Keith Haring: Obituary
New York Times
Keith Haring, Artist, Dies at 31; Career Began in Subway Graffiti
By ANDREW L. YARROW
Published: February 17, 1990

Keith Haring, an artist whose graphic talents made him one of the stars of the youthful 1980's art scene and whose images could be found as often on T-shirts as in museums, died of AIDS yesterday at his home in Manhattan. He was 31 years old.

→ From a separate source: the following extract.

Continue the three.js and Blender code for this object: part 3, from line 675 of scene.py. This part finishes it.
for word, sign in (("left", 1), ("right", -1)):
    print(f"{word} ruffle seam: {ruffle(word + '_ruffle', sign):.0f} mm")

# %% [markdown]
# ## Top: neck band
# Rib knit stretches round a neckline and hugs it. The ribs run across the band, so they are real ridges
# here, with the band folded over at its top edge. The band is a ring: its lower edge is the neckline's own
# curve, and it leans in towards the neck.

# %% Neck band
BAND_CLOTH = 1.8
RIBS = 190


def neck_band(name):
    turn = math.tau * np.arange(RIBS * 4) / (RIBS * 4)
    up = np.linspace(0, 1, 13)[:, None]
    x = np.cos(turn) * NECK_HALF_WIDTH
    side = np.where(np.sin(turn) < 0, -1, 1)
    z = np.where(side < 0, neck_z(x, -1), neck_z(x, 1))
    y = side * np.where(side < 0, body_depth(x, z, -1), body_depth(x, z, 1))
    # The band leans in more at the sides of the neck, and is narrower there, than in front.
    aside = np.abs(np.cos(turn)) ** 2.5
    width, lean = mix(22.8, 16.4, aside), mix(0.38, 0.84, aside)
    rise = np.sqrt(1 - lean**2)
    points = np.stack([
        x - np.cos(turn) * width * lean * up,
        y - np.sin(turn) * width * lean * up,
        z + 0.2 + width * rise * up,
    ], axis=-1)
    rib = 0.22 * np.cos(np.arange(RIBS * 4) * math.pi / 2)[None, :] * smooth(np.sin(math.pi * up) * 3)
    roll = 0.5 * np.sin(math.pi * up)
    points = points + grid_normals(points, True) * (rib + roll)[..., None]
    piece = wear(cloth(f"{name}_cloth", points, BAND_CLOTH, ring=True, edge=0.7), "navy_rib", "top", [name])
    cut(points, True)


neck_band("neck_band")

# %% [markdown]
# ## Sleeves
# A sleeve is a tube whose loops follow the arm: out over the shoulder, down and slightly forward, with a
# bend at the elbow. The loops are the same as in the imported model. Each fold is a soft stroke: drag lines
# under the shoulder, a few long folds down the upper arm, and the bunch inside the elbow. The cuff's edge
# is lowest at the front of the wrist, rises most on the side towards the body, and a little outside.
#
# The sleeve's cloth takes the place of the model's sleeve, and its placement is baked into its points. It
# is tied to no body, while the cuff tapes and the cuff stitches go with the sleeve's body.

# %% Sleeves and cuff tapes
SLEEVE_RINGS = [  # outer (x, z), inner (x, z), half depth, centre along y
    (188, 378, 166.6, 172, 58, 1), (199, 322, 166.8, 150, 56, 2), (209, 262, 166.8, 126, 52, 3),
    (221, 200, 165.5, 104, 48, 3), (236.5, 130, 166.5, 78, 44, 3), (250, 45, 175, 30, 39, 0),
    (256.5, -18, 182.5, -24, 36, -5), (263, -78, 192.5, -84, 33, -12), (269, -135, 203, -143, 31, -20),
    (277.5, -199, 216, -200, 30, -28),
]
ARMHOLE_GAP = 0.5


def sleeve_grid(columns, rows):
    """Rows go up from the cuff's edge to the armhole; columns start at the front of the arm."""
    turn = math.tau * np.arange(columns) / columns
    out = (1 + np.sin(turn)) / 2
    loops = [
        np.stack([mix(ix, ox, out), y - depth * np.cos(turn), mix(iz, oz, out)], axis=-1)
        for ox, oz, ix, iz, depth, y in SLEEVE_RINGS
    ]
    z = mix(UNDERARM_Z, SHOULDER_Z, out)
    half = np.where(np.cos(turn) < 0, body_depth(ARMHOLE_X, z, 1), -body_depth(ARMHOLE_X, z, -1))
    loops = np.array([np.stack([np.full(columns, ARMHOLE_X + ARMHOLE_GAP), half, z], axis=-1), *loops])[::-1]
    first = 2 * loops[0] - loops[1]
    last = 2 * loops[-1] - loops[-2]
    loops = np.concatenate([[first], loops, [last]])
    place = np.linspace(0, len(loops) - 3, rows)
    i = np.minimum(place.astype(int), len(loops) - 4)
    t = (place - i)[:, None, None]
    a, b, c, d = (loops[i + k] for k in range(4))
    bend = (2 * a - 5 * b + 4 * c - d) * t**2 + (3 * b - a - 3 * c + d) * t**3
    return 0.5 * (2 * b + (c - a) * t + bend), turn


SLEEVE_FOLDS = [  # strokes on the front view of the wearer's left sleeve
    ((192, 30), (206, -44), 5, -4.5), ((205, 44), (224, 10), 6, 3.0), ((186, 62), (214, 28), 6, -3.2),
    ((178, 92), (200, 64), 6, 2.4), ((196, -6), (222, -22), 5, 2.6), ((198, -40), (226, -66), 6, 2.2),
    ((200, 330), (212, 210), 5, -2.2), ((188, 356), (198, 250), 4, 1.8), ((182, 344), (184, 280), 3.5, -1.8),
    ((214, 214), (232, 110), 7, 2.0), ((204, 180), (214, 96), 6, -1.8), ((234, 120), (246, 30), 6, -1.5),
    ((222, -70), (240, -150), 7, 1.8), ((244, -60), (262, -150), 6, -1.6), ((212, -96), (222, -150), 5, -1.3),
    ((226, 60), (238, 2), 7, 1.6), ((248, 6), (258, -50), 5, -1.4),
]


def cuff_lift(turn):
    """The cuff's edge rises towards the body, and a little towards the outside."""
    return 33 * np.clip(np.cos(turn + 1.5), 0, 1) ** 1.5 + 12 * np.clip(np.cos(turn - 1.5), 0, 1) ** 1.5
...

During his brief but meteoric career, Mr. Haring invented a cartoonish universe inhabited by crawling children, barking dogs and dancing figures, all set in motion by staccatolike lines. This universe was first mapped in the New York City subway system, where the young artist, still a student at the School of Visual Arts, was inspired by what he considered the beauty and immediacy of graffiti.

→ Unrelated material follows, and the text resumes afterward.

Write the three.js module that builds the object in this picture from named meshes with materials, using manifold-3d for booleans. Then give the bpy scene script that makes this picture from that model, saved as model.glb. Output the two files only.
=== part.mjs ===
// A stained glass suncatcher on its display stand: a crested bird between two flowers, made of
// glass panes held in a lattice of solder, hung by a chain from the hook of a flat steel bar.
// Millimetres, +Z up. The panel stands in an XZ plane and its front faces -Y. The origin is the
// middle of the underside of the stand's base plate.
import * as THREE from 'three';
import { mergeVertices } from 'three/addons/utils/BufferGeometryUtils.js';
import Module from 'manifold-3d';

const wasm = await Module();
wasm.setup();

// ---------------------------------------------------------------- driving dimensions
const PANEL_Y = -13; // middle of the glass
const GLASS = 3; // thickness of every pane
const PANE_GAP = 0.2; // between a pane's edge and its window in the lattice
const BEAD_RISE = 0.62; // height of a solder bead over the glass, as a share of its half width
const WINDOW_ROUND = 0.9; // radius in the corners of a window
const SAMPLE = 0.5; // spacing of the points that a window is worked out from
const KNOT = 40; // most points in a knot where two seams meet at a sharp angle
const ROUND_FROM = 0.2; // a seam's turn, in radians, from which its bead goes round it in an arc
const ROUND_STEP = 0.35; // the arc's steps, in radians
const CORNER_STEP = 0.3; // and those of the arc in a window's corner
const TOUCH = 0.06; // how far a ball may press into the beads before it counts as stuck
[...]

But Mr. Haring was a graffiti artist with a difference. Instead of painting subway cars, he drew with white chalk on the black paper pasted on unused advertising spaces, working in a distinctive style that became widely known before anyone knew the artist's identity. From these beginnings emerged a style of illustration that became known throughout the world and a mode of distribution that largely circumvented the traditional art gallery system. Mr. Haring said he was committed to being accessible. Not only were his images widely considered irresistible and the morality tales they told easy to comprehend, but his work, at least in the beginning, was also easy to own.

Questions

Questions for consideration:

What makes Keith Haring’s imagery immediately recognizable?

How do you think Haring’s piece adds to the message of the flyer?

Can you think of other artists whose work has been used to support social
activist messages?

When Haring died in 1990, his friends and colleagues in the art world gathered to
celebrate his life. Read the obituary published in the New York Times. What
made Haring’s work unique?

The Times states “But Mr. Haring was a graffiti artist with a difference.” What made him different from other graffiti artists?

Why do you think he wanted his work to be accessible? Do you think it is? Why or why not?